Saw an improv group take on Christmas Carol, involved a possessed yo-yo. Not intentionally, mind. The yo-yo came off the string, as expected, a minor bit of business. Then it took off, rolled all across the stage, and back, and back again from Christmas future to Scrooge and his ghost and back another time. Being improv folks, they went along, knowing the audience was watching only the errant yo-yo. An actor who had not been onstage, a character not supposed to be in the scene, eventually just walked on, 'spied' the yo-yo, and pocketed it, walked off.
Hehe!
I firmly believe in there being a place for the accessible. As well as the need for challenge. The world is large enough for both.

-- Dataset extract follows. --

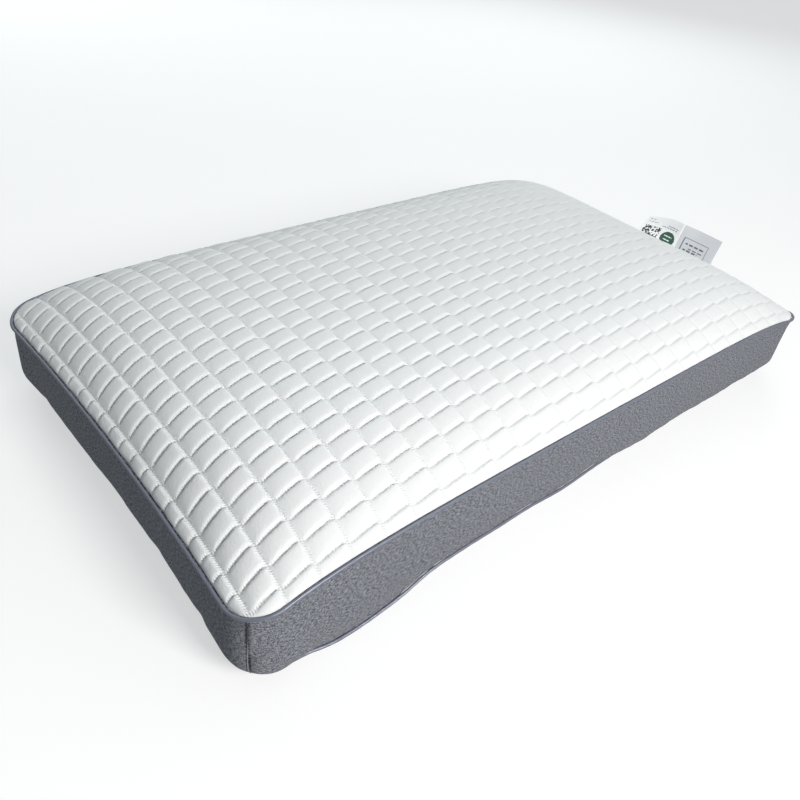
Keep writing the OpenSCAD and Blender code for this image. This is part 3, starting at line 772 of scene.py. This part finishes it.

And yes, I agree with PMP's last sentence. One finds one's voice and that is what one has to offer the world.
You do write dialogue excellent well.
Love the yo-yo story.
Ed Wood? How about Michael Cimino? Ken Russell?
Actually, I think that Henslowe was not speaking from the standpoint of audience satisfaction, but from the troupe simply "getting through" the night without the entire thing collapsing. And somehow, it does turn out well, most of the time, in that sense.
PMP,
Quite right.
Still, sometimes probably would be better for the actors to just throw up their hands in the second act and say...
"Look no one is enjoying this, it's not going to get any better, let's just all call it a night and have a beer? Ok? Show of hands?"
The show-of-hands idea could have rescued many a evening. But who is to say? I have walked out of plays that others have happily sat through, and seen people leave the Ring Cycle at the Met where I was spellbound.
Hooray for "Shakespeare in Love", and Tom Stoppard in general.
I think that live theatre is the high wire act of performing literary arts. In other words, it goes wrong, if it goes wrong, with the artists and public present to one another. And that means, as you say, live bombs (I've sat through one or two), but equally possible (hopefully) live transcendence (ditto).
And udge is right: I'd add that the sheer unpredictability of the thing is what makes it so edgy. And come to think of it, even chestnuts like Our Town can bomb live, when, as W.C. Fields once put it, "Things happen!"